The sight of a junior high school-age girl proudly proclaiming her hatred of an ethnic group and her desire to kill members of that group is chilling. The Zaitokukai and other right-wing groups have the support of a small portion of the Japanese population, but where is the outcry against such calls for violence? In times like this, quotes from Martin Luther King, Jr., fill my head. As Rev. King told us:

“History will have to record that the greatest tragedy of this period of social transition was not the strident clamor of the bad people, but the appalling silence of the good people.”

It’s depressing enough to see a young girl as one of the “bad people,” but we shouldn’t be surprised by open expressions of hate by groups like this. But how do we respond? Do we look the other way? Do we post a comment on a website, saying how terrible it is, and then move on? As Rev. King wrote:

“He who passively accepts evil is as much involved in it as he who helps to perpetrate it. He who accepts evil without protesting against it is really cooperating with it.”
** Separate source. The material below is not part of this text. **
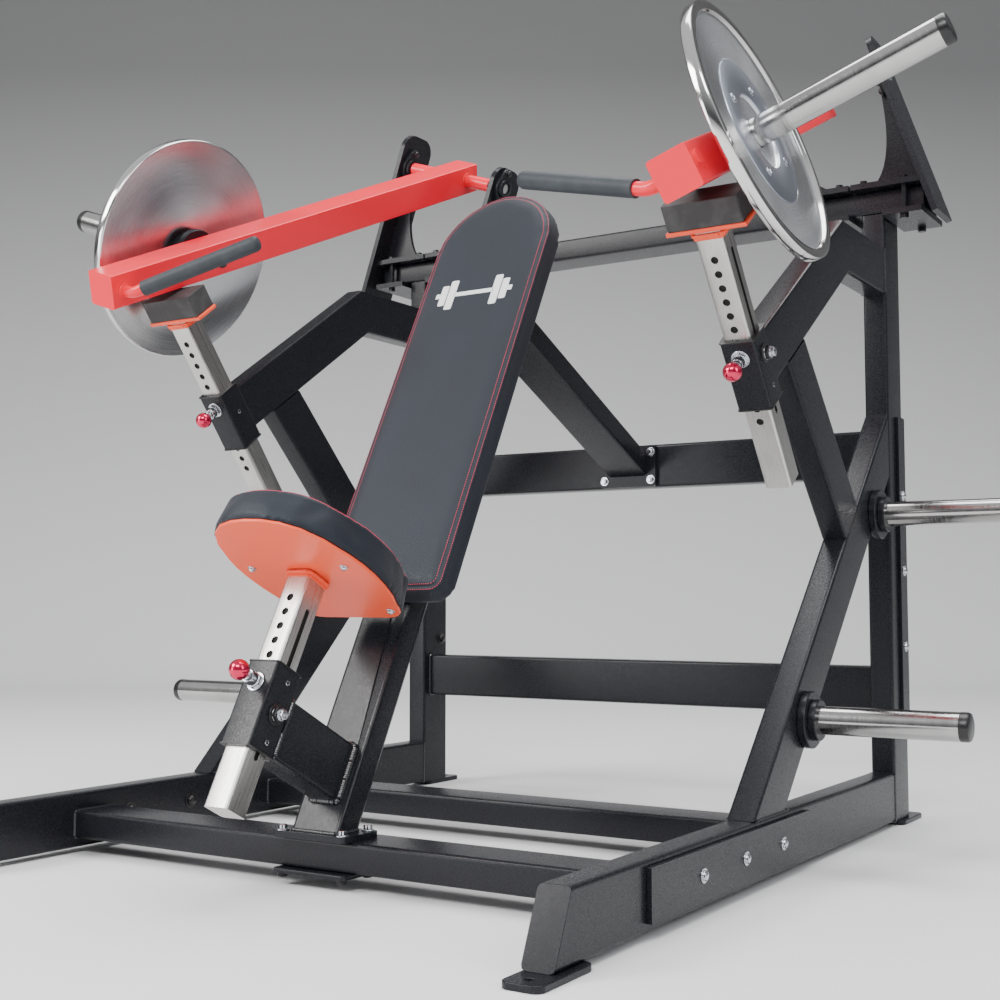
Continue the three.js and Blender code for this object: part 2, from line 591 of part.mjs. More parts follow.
// In an arm group x runs along the pivot axis (outboard on the right, inboard on the left), y is
// the machine's y and z rises in the leaning plane that the arm swings in.
function armGroup(side, parent) {
  const group = new THREE.Group();
  group.position.set(side * PIVOT.x, PIVOT.y, PIVOT.z);
  group.rotation.y = -side * rad(ARM_TILT);
  parent.add(group);
  return group;
}

// A leaning side plate with a round top, bored for the pivot shaft, on a foot that clamps the beam.
function bracket(place, side, parent) {
  const [facing, offset, top] = [place === 'outer' ? 1 : -1, BRACKET[place], BRACKET_TOP[place]];
  const group = armGroup(side, parent);
  group.updateMatrixWorld(true);
  parent.remove(group);
  const { thick, front, rear, corner } = BRACKET;
  const lean = Math.cos(rad(ARM_TILT));
  const axisZ = PIVOT.z + offset * Math.sin(rad(ARM_TILT));
  const low = (BRACKET_FOOT.under - axisZ) / lean;
  const high = (top - axisZ) / lean;
  const shape = new THREE.Shape();
  shape.moveTo(front, low);
  shape.lineTo(rear, low);
  shape.absarc(rear - corner, high - corner, corner, 0, Math.PI / 2, false);
  shape.absarc(front + corner, high - corner, corner, Math.PI / 2, Math.PI, false);
  shape.holes.push(roundHole(0, 0, SHAFT_RADIUS + GAP));
  const plate = new THREE.ExtrudeGeometry(shape, { depth: thick, bevelEnabled: false, curveSegments: 10 });
  plate.applyMatrix4(new THREE.Matrix4().makeBasis(V(0, 1, 0), V(0, 0, 1), V(1, 0, 0)));
  const outward = side * facing;
  plate.translate(side * offset - (outward > 0 ? 0 : thick), 0, 0);
  const leaning = solidOf(plate).transform(group.matrix.elements);
  const deck = PIVOT_BEAM.bottom + BOX.narrow + 2 * GAP;
  const standing = facing > 0 ? leaning : leaning.subtract(beyond(V(0, 0, deck), V(0, 0, -1)));
  const foot = bracketFoot(place, side, outward, axisZ);
  piece(`${sideName(side)}_${place}_bracket`, geometryOf(standing.add(foot)), black, parent);
}

// The foot of a bracket: a flange on the beam, a web with a round cut-out and a clamp under the beam.
function bracketFoot(place, side, outward, axisZ) {
  const { length, thick, overhang, nearBolt, farBolt } = BRACKET_FOOT;
  const t = rad(ARM_TILT);
  const deck = PIVOT_BEAM.bottom + BOX.narrow + 2 * GAP;
  const plateX = (z) => side * (PIVOT.x + BRACKET[place] * Math.cos(t) - (z - axisZ) * Math.tan(t));
  const near = plateX(deck);
  const far = near - outward * length;
  const clampFar = place === 'outer' ? side * (SIDE_X + BOX.narrow / 2 + 4) : far;
  const [yLow, yHigh] = [PIVOT_BEAM.front - overhang, PIVOT_BEAM.front + BOX.wide + overhang];
  const slab = (end, z) => box(V(Math.min(near, end), yLow, z), V(Math.max(near, end), yHigh, z + thick));
  const under = PIVOT_BEAM.bottom - GAP - thick;
  let solid = solidOf(slab(far, deck)).add(solidOf(slab(clampFar, under)));
  for (const y of [yLow + overhang / 2, yHigh - overhang / 2]) {
    const at = (x, z) => V(x, y, z);
    const [nearX, farX] = [near - outward * nearBolt, far + outward * farBolt];
    solid = solid.add(solidOf(rod(6, at(nearX, under + 1), at(nearX, deck + 1))))
      .add(solidOf(rod(9, at(nearX, under - 9), at(nearX, under + 1), 1.5)))
      .add(boltHead(nearX, y, deck + thick - 0.5, 8, 6))
      .add(boltHead(farX, y, deck + thick - 0.5, 8, 6));
  }
  return solid.add(bracketWeb(place, outward, plateX, far, deck));
}

function bracketWeb(place, outward, plateX, far, deck) {
  const [topZ, footZ] = [deck + BRACKET_WEB[place], deck + BRACKET_FOOT.thick];
  const [sunk, lip, footEnd] = [4, 14, far + outward * 40];
  const outline = new THREE.Shape();
  outline.moveTo(plateX(deck) + outward * sunk, deck + sunk);
  outline.lineTo(plateX(topZ) + outward * sunk, topZ);
  outline.lineTo(plateX(topZ) - outward * lip, topZ);
  outline.quadraticCurveTo(plateX(deck + 60) - outward * 40, deck + 60, footEnd, footZ);
  outline.lineTo(footEnd, deck + sunk);
  const web = new THREE.ExtrudeGeometry(outline, {
    depth: BRACKET_WEB.thick, bevelEnabled: false, curveSegments: 10,
  });
  return solidOf(web.rotateX(Math.PI / 2).translate(0, PIVOT.y + BRACKET_WEB.back, 0));
}

function pivotShaft(side, parent) {
  const group = armGroup(side, parent);
  const [from, to] = [side * (BRACKET.inner - 26), side * (BRACKET.outer + BRACKET.thick + 14)];
  piece(`${sideName(side)}_pivot_shaft`, rod(SHAFT_RADIUS, V(from, 0, 0), V(to, 0, 0), 6), steel, group);
}

// In the beam frame y runs back along the arm from the pivot, so the handles are at negative y.
function pressArm(side, parent) {
  const name = sideName(side);
  const tilted = armGroup(side, parent);
  const beam = new THREE.Group();
  beam.rotation.x = rad(ARM_SLOPE[name]);
  tilted.add(beam);
  armBeam(name, side, beam);
  grip(name, side, beam);
  const face = ARM.width / 2 + GAP;
  const horn = piece(`${name}_weight_horn`, hornGeometry(HORN.length, HORN_DISC), chrome, beam);
  horn.position.set(side * face, HORN.along, 0);
  horn.rotation.z = -side * Math.PI / 2;
  const plate = piece(`${name}_weight_plate`, weightPlate(), chrome, beam);
  plate.position.set(side * DISC.centre, HORN.along, 0);
  plate.rotation.z = -side * Math.PI / 2;
}

function armBeam(name, side, parent) {
  const { width, height, wall, reach, tail } = ARM;
  const outside = solidOf(sweep(roundedRect(width, height, 5), V(0, -reach, 0), V(0, tail, 0)));
  const hollowShape = roundedRect(width - 2 * wall, height - 2 * wall, 2);
  const hollow = solidOf(sweep(hollowShape, V(0, wall - reach, 0), V(0, tail - wall, 0)));
  const { radius, bore, inner, outer } = PIVOT_TUBE;
  const tubeSolid = solidOf(rod(radius, V(side * inner, 0, 0), V(side * outer, 0, 0), 6));
  const boreCut = solidOf(rod(bore, V(side * (inner - 5), 0, 0), V(side * (outer + 5), 0, 0), 6));
  const vent = solidOf(rod(3, V(side * 20, -reach + 40, -12), V(side * 50, -reach + 40, -12), 1.5));
  const boss = solidOf(rod(11, V(side * 30, -reach + 24, 8), V(side * (width / 2 + 5), -reach + 24, 8), 3));
  const arm = outside.subtract(hollow).add(tubeSolid).subtract(boreCut).subtract(vent)
    .add(boss).add(handleBar(side));
  piece(`${name}_arm`, geometryOf(arm), red, parent);
}

// The handle leaves the beam's inner face square, bends and runs on inside the grip.
function handleBar(side) {
  const [start, end] = [GRIP.start, GRIP.end].map(([x, y, z]) => V(side * x, y, z));
  const { radius, bend, corner } = HANDLE;
  const inward = V(-side, 0, 0);
  const along = end.clone().sub(start).normalize();
  const meeting = start.clone().addScaledVector(along, -corner);
  const root = V(side * -(ARM.width / 2 - 2), meeting.y, meeting.z);
  const tip = end.clone().addScaledVector(along, -GRIP.radius - 3);
  const run = bend * Math.tan(inward.angleTo(along) / 2);
  const bendStart = meeting.clone().addScaledVector(inward, -run);
  const bendEnd = meeting.clone().addScaledVector(along, run);
  const axis = inward.clone().cross(along).normalize();
  const centre = bendStart.clone().addScaledVector(axis.clone().cross(inward), bend);
  const ring = new THREE.TorusGeometry(bend, radius, 24, 60)
    .applyQuaternion(new THREE.Quaternion().setFromUnitVectors(V(0, 0, 1), axis))
    .translate(centre.x, centre.y, centre.z);
  const elbow = solidOf(ring).subtract(beyond(bendStart, inward.clone().negate()))
    .subtract(beyond(bendEnd, along));
  const overlap = 0.5;
  return elbow.add(solidOf(rod(radius, root, bendStart.addScaledVector(inward, overlap), 6)))
    .add(solidOf(rod(radius, bendEnd.addScaledVector(along, -overlap), tip, 6)));
}

function grip(name, side, parent) {
  const [start, end] = [GRIP.start, GRIP.end].map(([x, y, z]) => V(side * x, y, z));
  const length = end.distanceTo(start);
  const { radius: r, bore } = GRIP;
  const profile = [[bore, 0], [r - 2, 0], [r, 2], [r, length - 9], [r - 3, length - 3], [r - 9, length],
    [0, length], [0, length - 14], [bore, length - 14], [bore, 0]];
  const mesh = piece(`${name}_grip`, lathe(profile, 14), rubber, parent);
  mesh.position.copy(start);
  mesh.quaternion.setFromUnitVectors(V(0, 1, 0), end.clone().sub(start).normalize());
}

// A machined steel disc about y: flat towards the arm, dished outside with a raised rim and hub.
function weightPlate() {
  const { radius: R, thick, bore, chamfer, rim, dish, hub } = DISC;
  const [back, front] = [2 - thick / 2, thick / 2];
  return lathe([
    [bore, back], [R - chamfer, back], [R, back + chamfer], [R, front - chamfer], [R - chamfer, front],
    [R - rim, front], [R - rim - 4, front - dish], [hub, front - dish], [hub - 4, front - 3],
    [bore, front - 3], [bore, back],
  ], 36);
}

// ---------------------------------------------------------------- assembly

const machine = new THREE.Group();
machine.position.set(CENTRE_SHIFT, -(FRONT + REAR) / 2, 0);
crossmembers(machine);
spine(machine);
clampPlate(machine);
seatAssembly(machine);
backrest(machine);
backBrace(machine);
for (const side of [-1, 1]) {
  machine.add(sideFrame(side));
  bracket('outer', side, machine);
  bracket('inner', side, machine);
  pivotShaft(side, machine);
  pressArm(side, machine);
}

const chestPress = new THREE.Group();
chestPress.add(machine);
export default chestPress;
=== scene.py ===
"""Looks of the plate-loaded incline chest press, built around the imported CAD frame."""

import json
import math

import bmesh
import bpy
import numpy as np
from mathutils import Matrix, Vector
from mathutils.bvhtree import BVHTree


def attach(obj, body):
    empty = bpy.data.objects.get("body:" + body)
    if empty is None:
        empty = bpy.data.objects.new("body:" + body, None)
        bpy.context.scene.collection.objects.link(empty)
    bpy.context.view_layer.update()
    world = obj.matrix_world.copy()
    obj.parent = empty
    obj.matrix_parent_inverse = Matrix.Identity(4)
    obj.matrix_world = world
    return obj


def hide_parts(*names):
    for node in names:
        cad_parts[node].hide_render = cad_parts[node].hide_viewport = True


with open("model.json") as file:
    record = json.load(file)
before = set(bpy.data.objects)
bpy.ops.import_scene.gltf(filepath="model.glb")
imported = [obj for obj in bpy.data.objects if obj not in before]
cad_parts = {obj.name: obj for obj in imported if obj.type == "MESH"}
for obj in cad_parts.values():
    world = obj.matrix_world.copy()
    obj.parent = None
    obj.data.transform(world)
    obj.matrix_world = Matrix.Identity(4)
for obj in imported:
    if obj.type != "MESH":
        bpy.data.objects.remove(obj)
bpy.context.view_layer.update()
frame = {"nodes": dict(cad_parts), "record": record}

# ------------------------------------------------------------------ places, in millimetres

MM = 0.001
SHIFT = Vector((3.3, -792.5, 0.0))  # from the machine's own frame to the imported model's
SIDES = {"left": -1, "right": 1}

SIDE_X = 595
TUBE = 50
STOP_TOP = (594, 1066)
STOP_TILT = math.radians(37.4)
STOP_RAISED = {"left": -22, "right": 3.5}
STOP_PIN = -225
SLEEVE_HALF = 31
STOP_SLEEVE = (-324, -196)
SEAT_SLEEVE_TOP = 137
POST = 48
HOLE_PITCH = 25.5
PIN_GAP = 1.2
SEAT_FOOT = (164, 236)
SEAT_PIN = 101
SEAT_TOP = 304.3
LEAN = math.radians(28)
SPINE = (332, 99)
PAD_FOOT = 446
PAD = {"half": 139, "length": 930, "thick": 42, "corner": 34}
SEAT_PAD = {"half": 141, "front": 183, "back": -150, "thick": 60, "corner": 46}
PIVOT = (469.7, 1433, 1534)
ARM_TILT = math.radians(19)
ARM_SLOPE = {"left": math.radians(25.51), "right": math.radians(23.94)}
ARM_HALF = 34
OUTER_BRACKET = 159.7
INNER_BRACKET = 140.3
HORN_ALONG = -845
HORN_LENGTH = 371
DISC_CENTRE = 72
HORN_STEPS = [(50, 14), (36, 27)]
OUTER_PLANE = 620.3
INNER_PLANE = 570
STORE = {"lower": (925, 256), "upper": (1342, 639)}
STORE_LENGTH = 905 - OUTER_PLANE
PLATE_THICK = {"rail": 8, "post": 6}
PLATE_BOLTS = {
    "rail": [(602.5 + y, 62) for y in (-140, 22, 183)],
    "post": [(1512, 527.5 + z) for z in (-160, 0, 160)],
}
GRIP_ENDS = ((-77, -1084, 9), (-287, -968, 117))


def rotation(columns, origin):
    """The matrix of a local frame from its three axes and its origin in machine millimetres."""
    m = Matrix([list(c) for c in columns]).transposed().to_4x4()
    m.translation = (Vector(origin) + SHIFT) * MM
    return m


def turned_x(angle, origin):
    """A frame whose y and z axes are turned about x by angle."""
    c, s = math.cos(angle), math.sin(angle)
    return rotation(((1, 0, 0), (0, c, s), (0, -s, c)), origin)


def aimed(base, origin, axis, near=(0, 0, 1)):
    """A frame inside base, at origin (mm), whose z runs along axis and whose x lies near `near`."""
    z = Vector(axis).normalized()
    x = Vector(near) - z * z.dot(Vector(near))
    if x.length < 1e-3:
        x = Vector((0, 1, 0)) - z * z.y
    x.normalize()
    m = Matrix((x, z.cross(x), z)).transposed().to_4x4()
    m.translation = Vector(origin) * MM
    return base @ m


MACHINE = Matrix.Translation(SHIFT * MM)
SEAT = turned_x(-LEAN, (0, *SEAT_FOOT))
LEAN_UP = Vector((0, math.sin(LEAN), math.cos(LEAN)))
LEAN_BACK = Vector((0, math.cos(LEAN), -math.sin(LEAN)))


def stop_frame(side):
    """The frame at the head of an arm rest's post, with z up the post."""
    return turned_x(STOP_TILT, (SIDES[side] * SIDE_X, *STOP_TOP))


def arm_frame(side):
    """The leaning frame at an arm's pivot: x along the pivot axis, z up."""
    k = SIDES[side]
    tilt = Matrix.Rotation(-k * ARM_TILT, 4, "Y")
    return rotation(tilt.to_3x3().transposed(), (k * PIVOT[0], PIVOT[1], PIVOT[2]))


def beam_frame(side):
    """The arm's own frame at rest: x along the pivot axis, y back along the beam."""
    return arm_frame(side) @ Matrix.Rotation(ARM_SLOPE[side], 4, "X")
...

So if we follow Dr. King’s call to action, how do we respond? Do we take up arms against our oppressor?

“Darkness cannot drive out darkness: only light can do that. Hate cannot drive out hate: only love can do that.”

Do we organize our own rallies? In my case, I will be making this a topic of conversation in every one of my classes. Year after year I have Japanese students tell me they had no idea such protests were occurring in Japan—but now that they know, what will they do about it?

“Nothing in all the world is more dangerous than sincere ignorance and conscientious stupidity.”

Some have replied with the Japanese saying “Netta ko wo okosuna” (Don’t wake a sleeping baby). It’s similar to the English saying “Let sleeping dogs lie.” If we ignore the problem, it will go away. But will it?

“Freedom is never voluntarily given by the oppressor; it must be demanded by the oppressed.”

My students sometimes think I’m pushing them to become radical activists (sometimes?), but I’d like to think that I’m pushing them to start living.